From the line containing "obj.parent = None" through the last line of the data, return those lines exactly as written and nothing more.

------------

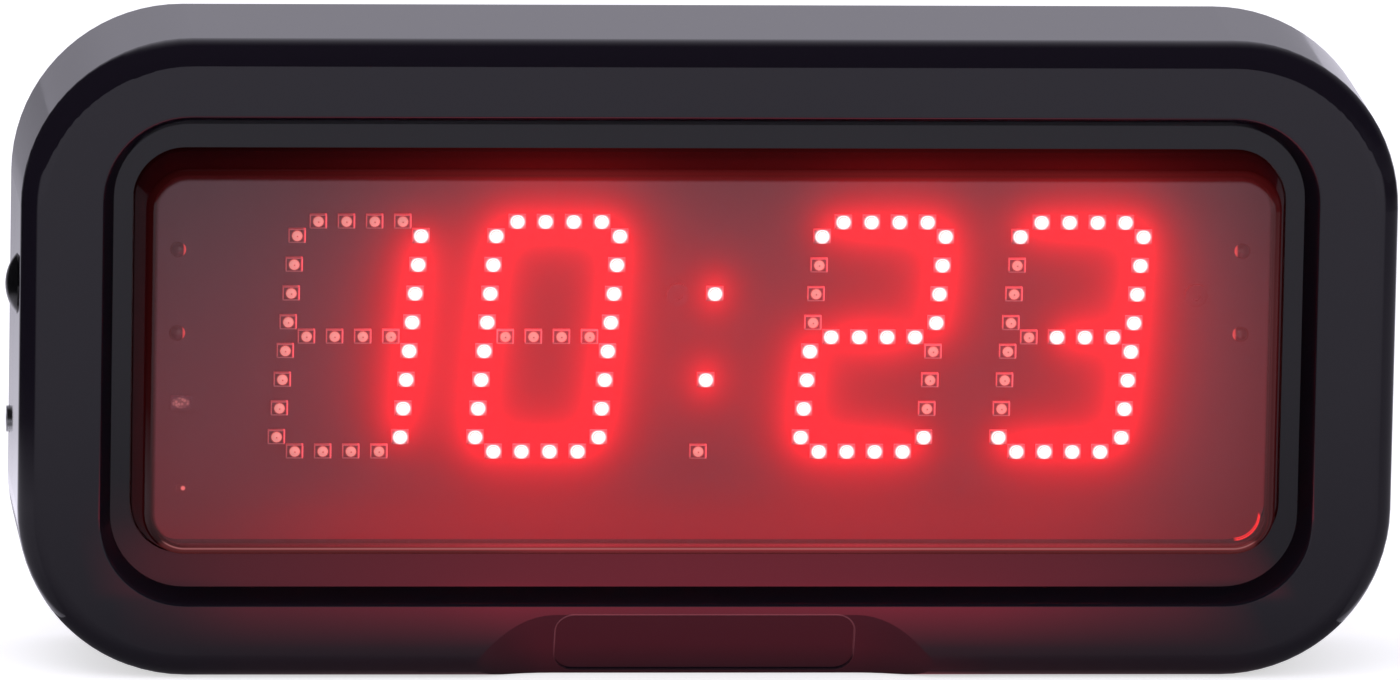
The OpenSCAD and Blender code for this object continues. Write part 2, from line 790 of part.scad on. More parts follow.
module board_socket() {
    color("#161618") facing() translate([header_x, header_z]) difference() {
        block(pins * pin_pitch + 1, 5, main_top_d + header_t + 0.3, board_back_d);
        pin_places() block(pin_size + 0.3, pin_size + 0.3, main_top_d + header_t - over, board_back_d - 1.5);
    }
}

module board_header() {
    color("#1e1e20") facing() translate([header_x, header_z]) {
        block(pins * pin_pitch + 1, 5, main_top_d, main_top_d + header_t);
        pin_places() block(pin_size, pin_size, main_top_d + header_t - seam, board_back_d - 2);
    }
}

module main_board() {
    color("#2c5a38") facing() translate([main_x, 0]) difference() {
        slab(main_w, main_h, 2, main_d, main_top_d);
        corners(main_hole_x, main_hole_z) disc(1.7, main_d - over, main_top_d + over);
    }
}

module main_board_screws() {
    color("#b8babd") facing() translate([main_x, 0]) corners(main_hole_x, main_hole_z)
        translate([0, 0, main_top_d]) screw(pilot - 2 * thin_gap, 5.4, main_screw_head, 1.6);
}

// Sets a part on the control board, placed from the board's middle
module on_main(x, z) translate([main_x + x, z, main_top_d]) children();

module power_module() {
    color("#242426") facing() on_main(power_x, power_z) slab(power_w, power_h, 1.5, 0, 8);
}

module capacitors() {
    color("#c4c6c9") facing() for (at = [[0, 0], [1, 0], [2, 0], [2, 1.1]]) on_main(can_x + at[0] * can_pitch,
        can_z + at[1] * can_pitch) {
        block(2 * can_r + 0.3, 2 * can_r + 0.3, 0, 1);
        disc(can_r, 1 - seam, 5.8);
    }
}

module inductor() {
    color("#4a4a4e") facing() on_main(can_x + 3.5, can_z + 11) difference() {
        slab(8, 8, 1.5, 0, 4);
        difference() {
            disc(6, 1, 3);
            disc(3.2, 1, 3);
        }
    }
}

module microcontroller() {
    color("#1c1c1e") facing() on_main(12, 6) block(10, 10, 0, 1.4);
}

module cell_holder() {
    color("#d9d4c4") facing() on_main(cell_x, cell_z) difference() {
        disc(cell_r, 0, 3);
        disc(cell_dia / 2 + 0.1, 0.8, 3 + over);
        translate([0, -3, 0.8]) cube([cell_r + over, 6, 3]);
    }
}

module backup_cell() {
    color("#c9cbce") facing() on_main(cell_x, cell_z) {
        disc(cell_dia / 2, 0.8, 2.2);
        disc(cell_dia / 2 - 1.25, 2.2 - seam, 2.6);
    }
}

module terminal_block() {
    color("#2f7a4a") facing() on_main(terminal_x, -2) difference() {
        block(8, 12, 0, 8);
        for (end = [-1, 1]) translate([0, end * 3]) disc(1.9, 4.5, 8 + over);
        for (end = [-1, 1]) translate([0, end * 3, 2.2]) rotate([0, 90, 0]) disc(1.3, 0.5, 4 + over);
    }
}

module terminal_screws() {
    color("#b8babd") facing() on_main(terminal_x, -2) for (end = [-1, 1]) translate([0, end * 3]) difference() {
        disc(1.8, 4.5, 6.5);
        translate([-2, -0.25, 6]) cube([4, 0.5, 1]);
    }
}

module fuse() {
    color("#d8d2c0") facing() on_main(terminal_x, 14) block(7.4, 3.1, 0, 2.6);
}

module case_screws() {
    color("#b8babd") facing() corners(boss_x, boss_z) translate([0, 0, back_d]) mirror([0, 0, 1])
        screw(pilot - 2 * thin_gap, case_screw_len, 5.6, 2.2);
}

module cable_grommet() {
    color("#242426") facing() translate([cable_x, -cable_z]) difference() {
        union() {
            disc(grommet_hole / 2 - thin_gap, back_d - seam, inside_d + seam);
            disc(grommet_hole / 2 + 2, back_d - grommet_lip, back_d);
            disc(grommet_hole / 2 + 2, inside_d, inside_d + grommet_lip);
        }
        disc(cable_bore / 2, back_d - grommet_lip - over, inside_d + grommet_lip + over);
    }
}

// Side ear of the bracket: a rounded bend and a tongue with a threaded hole
module bracket_ear() {
    bend_x = ear_x - bend_r;
    translate([0, -bracket_h / 2 + ear_h, 0]) rotate([90, 0, 0]) {
        translate([bend_x, bend_r]) linear_extrude(ear_h) intersection() {
            difference() {
                circle(bend_r);
                circle(bend_r - bracket_t);
            }
            translate([0, -bend_r]) square(bend_r);
        }
        translate([ear_x - bracket_t, bend_r]) cube([bracket_t, ear_up - bend_r, ear_h]);
    }
}

// Tab that steps forward and up to carry the case
module bracket_tab() {
    top = bracket_h / 2;
    translate([-tab_w / 2, 0, 0]) rotate([90, 0, 90]) linear_extrude(tab_w) polygon([
        [top - bracket_t, bracket_t - seam], [top, bracket_t - seam], [top, tab_reach - bracket_t],
        [top + tab_lip, tab_reach - bracket_t], [top + tab_lip, tab_reach], [top - bracket_t, tab_reach]]);
}

module wall_bracket() {
    plate_x = ear_x - bend_r;
    color("#a9abae") facing() difference() {
        union() {
            block(2 * plate_x, bracket_h, 0, bracket_t);
            for (side = [0, 1]) mirror([side, 0]) {
                bracket_ear();
                translate([tab_x, 0]) bracket_tab();
            }
        }
        corners(screws_x / 2, screws_z / 2) disc(screw_hole / 2, -over, bracket_t + over);
        slab(cutout_w, cutout_h, 5, -over, bracket_t + over);
        for (side = [-1, 1]) translate([side * ear_x, -lock_z, lock_d]) rotate([0, 90, 0]) disc(lock_dia / 2, -3, 3);
    }
}

module lock_screws() {
    color("#8f9194") facing() for (side = [0, 1]) mirror([side, 0])
        translate([side_x - lock_sink, -lock_z, lock_d]) rotate([0, 90, 0])
            screw(lock_dia - 2 * thin_gap, 7, lock_head_dia, lock_head_t);
}

front_bezel();
display_window();
window_gasket();
rear_shell();
housing_gasket();
set_button();
button_seal();
button_clip();
switch_plunger();
switch_body();
switch_board();
switch_screws();
switch_cable();
cable_connector();
display_board();
leds_hour_tens();
leds_hour_units();
leds_minute_tens();
leds_minute_units();
leds_colon();
lenses_lit();
lenses_unlit();
light_sensor();
status_led();
board_pegs();
board_screws();
driver_chips();
board_socket();
board_header();
main_board();
main_board_screws();
power_module();
capacitors();
inductor();
microcontroller();
cell_holder();
backup_cell();
terminal_block();
terminal_screws();
fuse();
case_screws();
cable_grommet();
wall_bracket();
lock_screws();
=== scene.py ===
import math

import bmesh
import bpy
from mathutils import Matrix, Vector


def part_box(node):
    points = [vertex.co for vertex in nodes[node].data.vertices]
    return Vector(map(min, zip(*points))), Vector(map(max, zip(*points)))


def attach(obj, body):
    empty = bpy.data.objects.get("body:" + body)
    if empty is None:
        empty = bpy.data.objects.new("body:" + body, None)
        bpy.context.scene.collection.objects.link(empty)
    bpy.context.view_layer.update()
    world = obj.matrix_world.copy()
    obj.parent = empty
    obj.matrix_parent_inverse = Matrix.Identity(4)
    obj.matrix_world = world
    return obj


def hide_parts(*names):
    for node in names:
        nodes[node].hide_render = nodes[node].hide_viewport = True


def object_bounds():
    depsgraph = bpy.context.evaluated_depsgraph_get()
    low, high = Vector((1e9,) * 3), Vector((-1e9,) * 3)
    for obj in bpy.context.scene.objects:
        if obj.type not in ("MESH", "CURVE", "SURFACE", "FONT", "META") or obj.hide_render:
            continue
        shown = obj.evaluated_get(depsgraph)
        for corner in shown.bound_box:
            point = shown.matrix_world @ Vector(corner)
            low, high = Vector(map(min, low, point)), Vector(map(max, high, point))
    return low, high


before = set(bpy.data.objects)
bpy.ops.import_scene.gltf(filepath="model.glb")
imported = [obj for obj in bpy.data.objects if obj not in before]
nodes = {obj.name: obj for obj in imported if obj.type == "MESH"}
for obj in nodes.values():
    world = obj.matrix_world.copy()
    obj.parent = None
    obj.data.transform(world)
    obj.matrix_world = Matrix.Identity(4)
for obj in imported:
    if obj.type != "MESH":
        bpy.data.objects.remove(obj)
cad_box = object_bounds()
scene = bpy.context.scene
scene.view_settings.view_transform = "Standard"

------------

(Response):
    obj.parent = None
    obj.data.transform(world)
    obj.matrix_world = Matrix.Identity(4)
for obj in imported:
    if obj.type != "MESH":
        bpy.data.objects.remove(obj)
cad_box = object_bounds()
scene = bpy.context.scene
scene.view_settings.view_transform = "Standard"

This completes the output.